The lines below are to be quoted exactly, from the first through the one that contains "return np.stack([x, back_depth_at(x, z)".

-- START DATA SEGMENT --

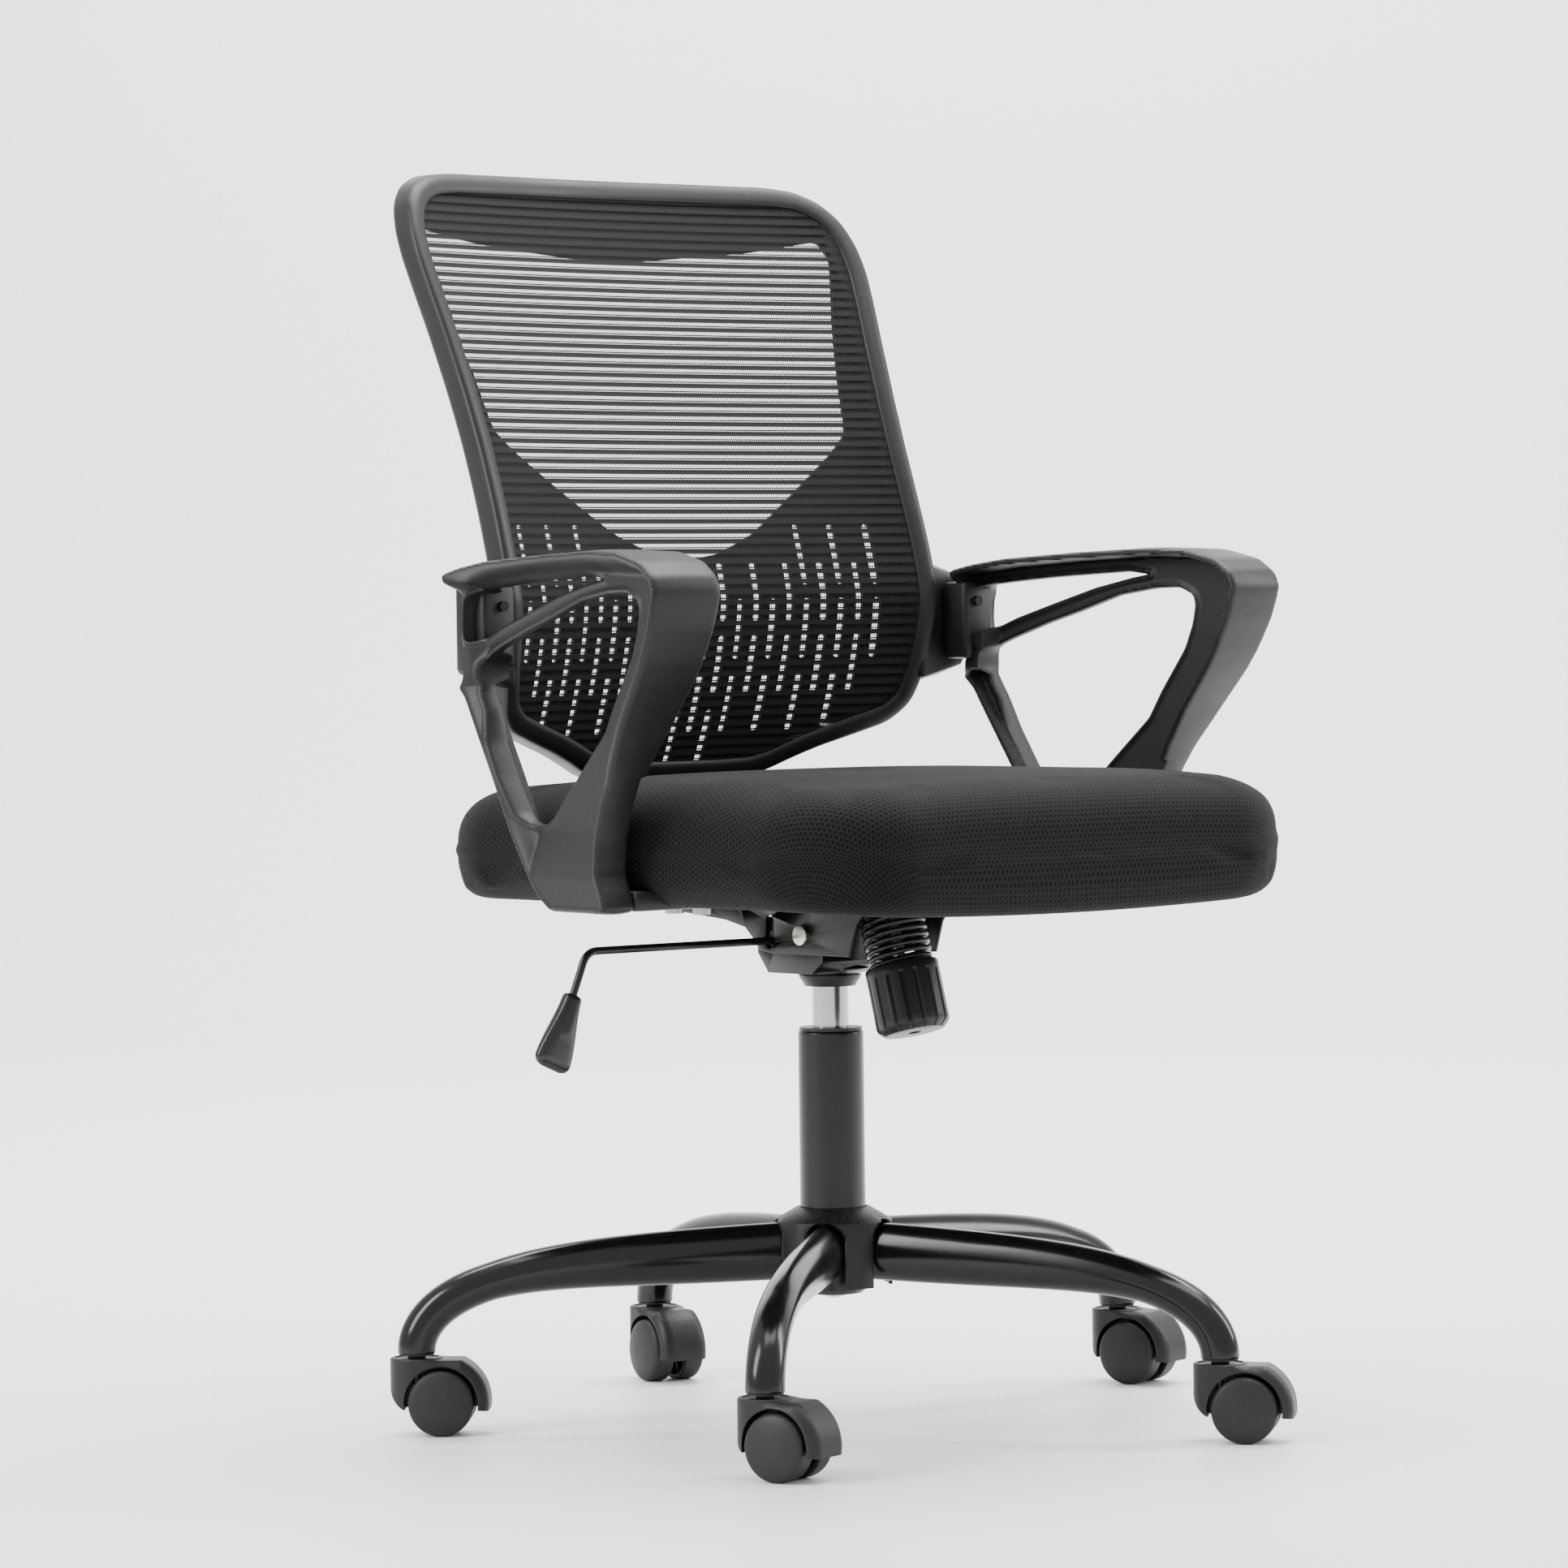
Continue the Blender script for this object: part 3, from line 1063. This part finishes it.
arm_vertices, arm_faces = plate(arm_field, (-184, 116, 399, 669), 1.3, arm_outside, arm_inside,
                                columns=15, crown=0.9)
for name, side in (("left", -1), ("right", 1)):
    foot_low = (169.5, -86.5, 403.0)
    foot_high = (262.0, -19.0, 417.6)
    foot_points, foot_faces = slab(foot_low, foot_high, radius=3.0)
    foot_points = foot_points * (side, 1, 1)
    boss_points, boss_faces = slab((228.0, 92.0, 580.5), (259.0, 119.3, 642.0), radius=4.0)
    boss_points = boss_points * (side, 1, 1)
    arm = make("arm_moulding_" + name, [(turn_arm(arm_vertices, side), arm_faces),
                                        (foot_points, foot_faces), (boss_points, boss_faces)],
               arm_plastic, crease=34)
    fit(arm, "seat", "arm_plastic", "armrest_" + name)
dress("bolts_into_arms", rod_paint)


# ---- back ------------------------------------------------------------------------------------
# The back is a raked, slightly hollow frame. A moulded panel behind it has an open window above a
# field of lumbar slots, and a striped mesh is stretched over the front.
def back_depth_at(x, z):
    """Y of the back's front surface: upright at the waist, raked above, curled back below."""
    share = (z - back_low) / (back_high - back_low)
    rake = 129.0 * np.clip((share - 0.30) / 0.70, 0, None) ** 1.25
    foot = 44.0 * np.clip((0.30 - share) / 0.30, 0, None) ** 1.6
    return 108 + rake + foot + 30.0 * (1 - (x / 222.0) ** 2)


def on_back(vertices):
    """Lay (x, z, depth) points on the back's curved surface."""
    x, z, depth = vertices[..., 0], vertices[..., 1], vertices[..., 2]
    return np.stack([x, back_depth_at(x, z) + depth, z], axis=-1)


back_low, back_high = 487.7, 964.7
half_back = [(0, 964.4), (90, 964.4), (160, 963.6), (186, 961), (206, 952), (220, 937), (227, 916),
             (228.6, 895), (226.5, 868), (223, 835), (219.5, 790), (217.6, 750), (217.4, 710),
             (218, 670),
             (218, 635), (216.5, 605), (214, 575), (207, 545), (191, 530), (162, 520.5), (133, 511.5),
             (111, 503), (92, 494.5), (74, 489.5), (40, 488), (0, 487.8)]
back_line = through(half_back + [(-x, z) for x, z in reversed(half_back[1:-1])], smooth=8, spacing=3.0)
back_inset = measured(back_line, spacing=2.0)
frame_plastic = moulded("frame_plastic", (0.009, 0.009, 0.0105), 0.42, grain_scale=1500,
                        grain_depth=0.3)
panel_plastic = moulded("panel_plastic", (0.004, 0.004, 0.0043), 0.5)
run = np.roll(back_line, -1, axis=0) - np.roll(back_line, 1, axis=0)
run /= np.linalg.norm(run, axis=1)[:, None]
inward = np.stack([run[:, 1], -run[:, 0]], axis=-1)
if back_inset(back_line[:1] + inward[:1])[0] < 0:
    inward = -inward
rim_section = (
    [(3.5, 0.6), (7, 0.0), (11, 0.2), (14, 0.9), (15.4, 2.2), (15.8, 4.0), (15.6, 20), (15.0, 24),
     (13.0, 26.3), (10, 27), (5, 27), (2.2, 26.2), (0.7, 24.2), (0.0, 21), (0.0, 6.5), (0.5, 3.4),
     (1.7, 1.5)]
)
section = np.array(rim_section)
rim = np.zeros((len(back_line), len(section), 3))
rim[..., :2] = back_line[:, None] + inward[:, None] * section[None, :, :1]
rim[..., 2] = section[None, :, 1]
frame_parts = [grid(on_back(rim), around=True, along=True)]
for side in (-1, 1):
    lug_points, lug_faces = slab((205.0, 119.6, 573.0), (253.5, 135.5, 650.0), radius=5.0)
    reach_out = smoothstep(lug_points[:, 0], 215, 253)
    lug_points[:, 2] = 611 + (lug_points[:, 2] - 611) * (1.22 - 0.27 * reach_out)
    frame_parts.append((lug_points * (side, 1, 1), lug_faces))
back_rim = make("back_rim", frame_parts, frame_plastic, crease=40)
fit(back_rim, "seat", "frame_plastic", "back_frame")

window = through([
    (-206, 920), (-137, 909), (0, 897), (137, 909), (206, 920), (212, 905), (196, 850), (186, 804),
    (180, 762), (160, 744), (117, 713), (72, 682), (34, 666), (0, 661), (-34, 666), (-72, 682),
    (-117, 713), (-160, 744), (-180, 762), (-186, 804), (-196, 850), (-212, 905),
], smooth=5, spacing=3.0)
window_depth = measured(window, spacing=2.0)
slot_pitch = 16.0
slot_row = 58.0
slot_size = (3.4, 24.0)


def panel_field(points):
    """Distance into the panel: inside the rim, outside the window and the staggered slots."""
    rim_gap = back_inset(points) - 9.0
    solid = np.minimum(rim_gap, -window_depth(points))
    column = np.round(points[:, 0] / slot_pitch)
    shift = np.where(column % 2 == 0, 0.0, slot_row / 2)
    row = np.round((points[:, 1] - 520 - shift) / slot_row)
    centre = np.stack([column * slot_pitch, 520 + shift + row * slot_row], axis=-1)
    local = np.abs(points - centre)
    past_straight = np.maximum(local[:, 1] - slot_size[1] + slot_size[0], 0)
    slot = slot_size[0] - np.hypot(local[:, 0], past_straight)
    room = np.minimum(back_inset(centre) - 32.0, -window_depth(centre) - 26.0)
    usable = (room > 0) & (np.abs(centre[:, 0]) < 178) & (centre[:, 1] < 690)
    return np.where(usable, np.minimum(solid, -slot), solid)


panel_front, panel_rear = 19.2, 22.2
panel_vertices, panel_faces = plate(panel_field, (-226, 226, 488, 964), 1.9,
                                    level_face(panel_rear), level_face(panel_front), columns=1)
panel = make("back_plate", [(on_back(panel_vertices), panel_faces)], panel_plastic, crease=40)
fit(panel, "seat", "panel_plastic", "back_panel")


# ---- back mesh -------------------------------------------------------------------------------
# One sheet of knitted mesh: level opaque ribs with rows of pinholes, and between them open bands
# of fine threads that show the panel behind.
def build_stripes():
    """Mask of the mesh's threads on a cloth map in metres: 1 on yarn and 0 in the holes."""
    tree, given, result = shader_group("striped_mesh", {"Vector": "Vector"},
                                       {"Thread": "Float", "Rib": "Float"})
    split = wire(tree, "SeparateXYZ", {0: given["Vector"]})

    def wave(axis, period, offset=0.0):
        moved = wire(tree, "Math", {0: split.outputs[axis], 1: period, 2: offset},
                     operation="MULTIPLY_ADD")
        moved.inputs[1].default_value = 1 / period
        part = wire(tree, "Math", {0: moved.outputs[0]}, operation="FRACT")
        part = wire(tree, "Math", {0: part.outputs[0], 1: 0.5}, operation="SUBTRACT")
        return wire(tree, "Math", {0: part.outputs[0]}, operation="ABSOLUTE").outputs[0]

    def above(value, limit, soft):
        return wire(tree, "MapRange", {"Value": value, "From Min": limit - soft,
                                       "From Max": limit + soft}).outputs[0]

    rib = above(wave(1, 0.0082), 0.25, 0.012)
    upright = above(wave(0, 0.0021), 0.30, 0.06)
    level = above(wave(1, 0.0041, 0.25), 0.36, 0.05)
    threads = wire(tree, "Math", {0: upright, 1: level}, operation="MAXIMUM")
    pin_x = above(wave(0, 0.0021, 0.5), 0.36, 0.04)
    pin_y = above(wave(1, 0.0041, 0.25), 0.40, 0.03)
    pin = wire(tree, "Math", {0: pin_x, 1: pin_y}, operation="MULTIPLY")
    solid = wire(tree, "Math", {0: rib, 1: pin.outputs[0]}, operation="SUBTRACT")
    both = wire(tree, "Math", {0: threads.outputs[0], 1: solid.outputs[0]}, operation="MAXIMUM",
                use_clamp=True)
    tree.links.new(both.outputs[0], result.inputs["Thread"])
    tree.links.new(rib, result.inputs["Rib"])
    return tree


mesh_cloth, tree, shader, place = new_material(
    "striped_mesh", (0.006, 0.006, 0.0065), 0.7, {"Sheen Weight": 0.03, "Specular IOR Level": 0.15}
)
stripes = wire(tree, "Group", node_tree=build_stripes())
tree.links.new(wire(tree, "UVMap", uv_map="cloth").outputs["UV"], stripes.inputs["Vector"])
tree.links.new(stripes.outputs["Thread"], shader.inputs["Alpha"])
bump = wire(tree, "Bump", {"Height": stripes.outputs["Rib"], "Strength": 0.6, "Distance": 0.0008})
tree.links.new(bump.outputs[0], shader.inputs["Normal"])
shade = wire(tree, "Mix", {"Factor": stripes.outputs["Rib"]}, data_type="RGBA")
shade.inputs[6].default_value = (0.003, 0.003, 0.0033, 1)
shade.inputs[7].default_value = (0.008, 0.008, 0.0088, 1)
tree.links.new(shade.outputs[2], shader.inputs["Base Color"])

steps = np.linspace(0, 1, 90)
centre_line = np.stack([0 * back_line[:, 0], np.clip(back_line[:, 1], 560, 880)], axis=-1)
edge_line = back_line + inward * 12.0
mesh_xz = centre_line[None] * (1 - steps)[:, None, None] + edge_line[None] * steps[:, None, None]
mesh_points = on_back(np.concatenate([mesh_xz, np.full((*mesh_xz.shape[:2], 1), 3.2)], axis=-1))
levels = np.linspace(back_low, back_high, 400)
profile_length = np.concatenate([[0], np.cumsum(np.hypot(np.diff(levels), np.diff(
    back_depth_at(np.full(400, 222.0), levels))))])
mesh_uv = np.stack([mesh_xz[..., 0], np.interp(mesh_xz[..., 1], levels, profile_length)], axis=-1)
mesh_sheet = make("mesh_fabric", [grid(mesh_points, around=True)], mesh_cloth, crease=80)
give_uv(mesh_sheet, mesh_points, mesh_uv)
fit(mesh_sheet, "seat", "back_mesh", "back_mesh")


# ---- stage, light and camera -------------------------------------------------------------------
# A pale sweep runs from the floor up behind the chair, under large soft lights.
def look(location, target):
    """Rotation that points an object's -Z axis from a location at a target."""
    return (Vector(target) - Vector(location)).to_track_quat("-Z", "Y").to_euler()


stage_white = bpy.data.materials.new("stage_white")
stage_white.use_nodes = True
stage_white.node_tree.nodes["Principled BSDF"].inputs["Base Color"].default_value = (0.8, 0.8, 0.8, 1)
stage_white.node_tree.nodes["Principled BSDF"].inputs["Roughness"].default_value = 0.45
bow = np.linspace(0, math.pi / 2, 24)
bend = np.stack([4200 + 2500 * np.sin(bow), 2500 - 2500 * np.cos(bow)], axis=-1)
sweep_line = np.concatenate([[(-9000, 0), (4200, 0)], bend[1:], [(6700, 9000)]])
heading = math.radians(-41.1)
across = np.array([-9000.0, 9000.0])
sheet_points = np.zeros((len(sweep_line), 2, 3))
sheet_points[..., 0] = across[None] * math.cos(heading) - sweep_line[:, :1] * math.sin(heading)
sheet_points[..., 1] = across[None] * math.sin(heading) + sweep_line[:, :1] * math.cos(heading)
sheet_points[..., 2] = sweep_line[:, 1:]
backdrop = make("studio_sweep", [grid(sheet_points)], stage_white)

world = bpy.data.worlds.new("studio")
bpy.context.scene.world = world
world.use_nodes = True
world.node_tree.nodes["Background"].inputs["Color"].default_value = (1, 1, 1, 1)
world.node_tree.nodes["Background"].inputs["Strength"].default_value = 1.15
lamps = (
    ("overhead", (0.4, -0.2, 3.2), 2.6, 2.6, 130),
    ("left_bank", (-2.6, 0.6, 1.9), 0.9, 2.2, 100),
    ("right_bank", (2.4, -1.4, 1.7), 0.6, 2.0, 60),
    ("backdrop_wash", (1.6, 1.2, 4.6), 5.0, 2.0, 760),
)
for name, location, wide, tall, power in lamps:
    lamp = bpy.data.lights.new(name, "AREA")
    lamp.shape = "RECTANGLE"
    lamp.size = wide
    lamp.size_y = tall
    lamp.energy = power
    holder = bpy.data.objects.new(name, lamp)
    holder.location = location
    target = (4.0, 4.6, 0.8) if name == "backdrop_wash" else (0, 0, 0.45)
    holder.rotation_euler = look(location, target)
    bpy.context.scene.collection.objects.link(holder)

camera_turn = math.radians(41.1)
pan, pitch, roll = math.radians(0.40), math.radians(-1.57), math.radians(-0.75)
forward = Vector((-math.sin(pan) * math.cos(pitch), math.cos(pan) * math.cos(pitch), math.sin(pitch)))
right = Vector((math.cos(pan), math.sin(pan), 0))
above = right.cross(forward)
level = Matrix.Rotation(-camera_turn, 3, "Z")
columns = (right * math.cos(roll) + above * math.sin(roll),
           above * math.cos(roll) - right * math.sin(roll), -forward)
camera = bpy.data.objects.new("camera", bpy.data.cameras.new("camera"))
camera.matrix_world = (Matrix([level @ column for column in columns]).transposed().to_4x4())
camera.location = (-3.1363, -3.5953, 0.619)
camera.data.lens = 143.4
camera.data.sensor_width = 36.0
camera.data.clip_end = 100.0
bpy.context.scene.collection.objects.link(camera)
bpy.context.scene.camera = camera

-- END DATA SEGMENT --

• RESPONSE
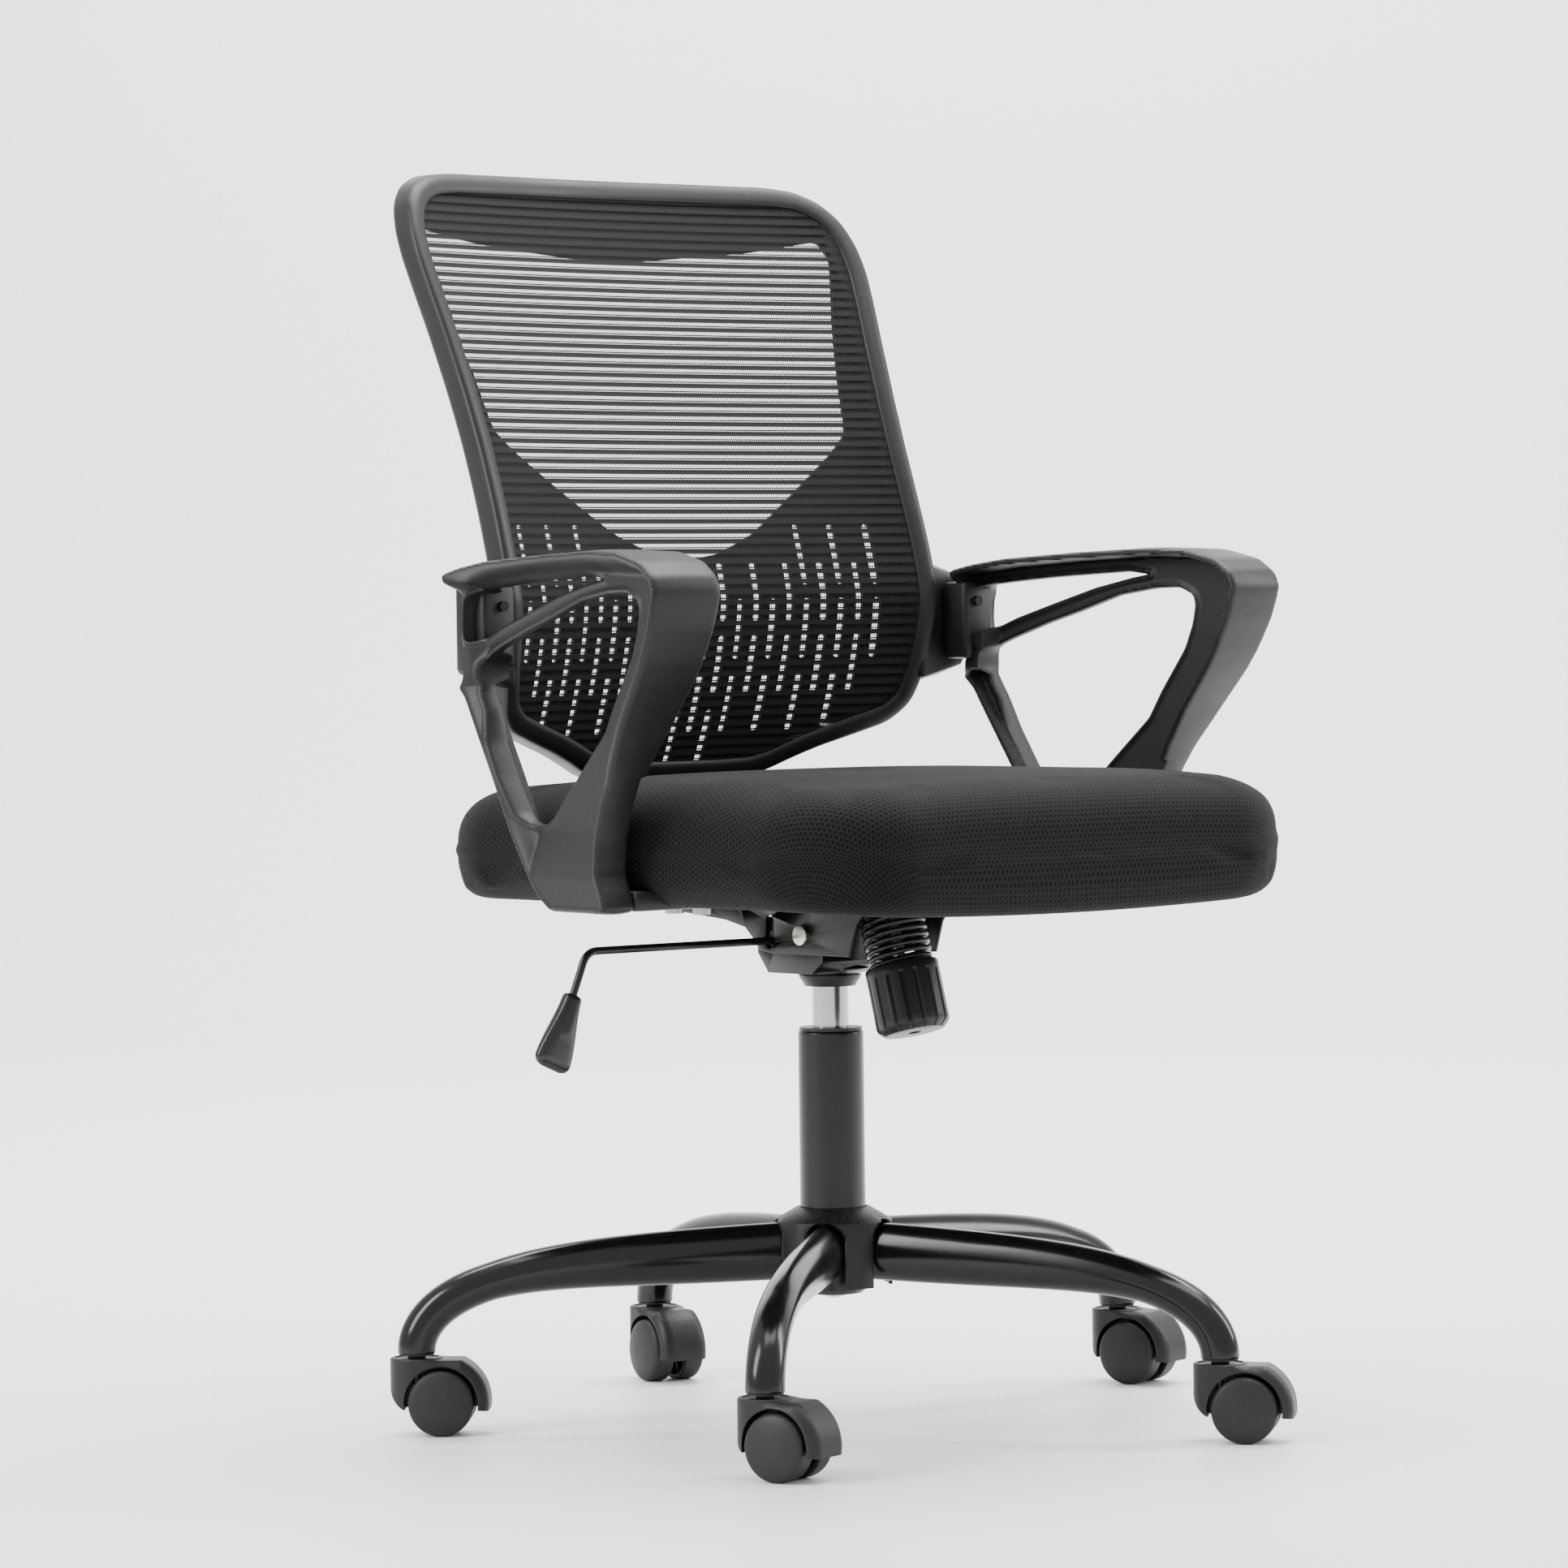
Continue the Blender script for this object: part 3, from line 1063. This part finishes it.
arm_vertices, arm_faces = plate(arm_field, (-184, 116, 399, 669), 1.3, arm_outside, arm_inside,
                                columns=15, crown=0.9)
for name, side in (("left", -1), ("right", 1)):
    foot_low = (169.5, -86.5, 403.0)
    foot_high = (262.0, -19.0, 417.6)
    foot_points, foot_faces = slab(foot_low, foot_high, radius=3.0)
    foot_points = foot_points * (side, 1, 1)
    boss_points, boss_faces = slab((228.0, 92.0, 580.5), (259.0, 119.3, 642.0), radius=4.0)
    boss_points = boss_points * (side, 1, 1)
    arm = make("arm_moulding_" + name, [(turn_arm(arm_vertices, side), arm_faces),
                                        (foot_points, foot_faces), (boss_points, boss_faces)],
               arm_plastic, crease=34)
    fit(arm, "seat", "arm_plastic", "armrest_" + name)
dress("bolts_into_arms", rod_paint)


# ---- back ------------------------------------------------------------------------------------
# The back is a raked, slightly hollow frame. A moulded panel behind it has an open window above a
# field of lumbar slots, and a striped mesh is stretched over the front.
def back_depth_at(x, z):
    """Y of the back's front surface: upright at the waist, raked above, curled back below."""
    share = (z - back_low) / (back_high - back_low)
    rake = 129.0 * np.clip((share - 0.30) / 0.70, 0, None) ** 1.25
    foot = 44.0 * np.clip((0.30 - share) / 0.30, 0, None) ** 1.6
    return 108 + rake + foot + 30.0 * (1 - (x / 222.0) ** 2)


def on_back(vertices):
    """Lay (x, z, depth) points on the back's curved surface."""
    x, z, depth = vertices[..., 0], vertices[..., 1], vertices[..., 2]
    return np.stack([x, back_depth_at(x, z) + depth, z], axis=-1)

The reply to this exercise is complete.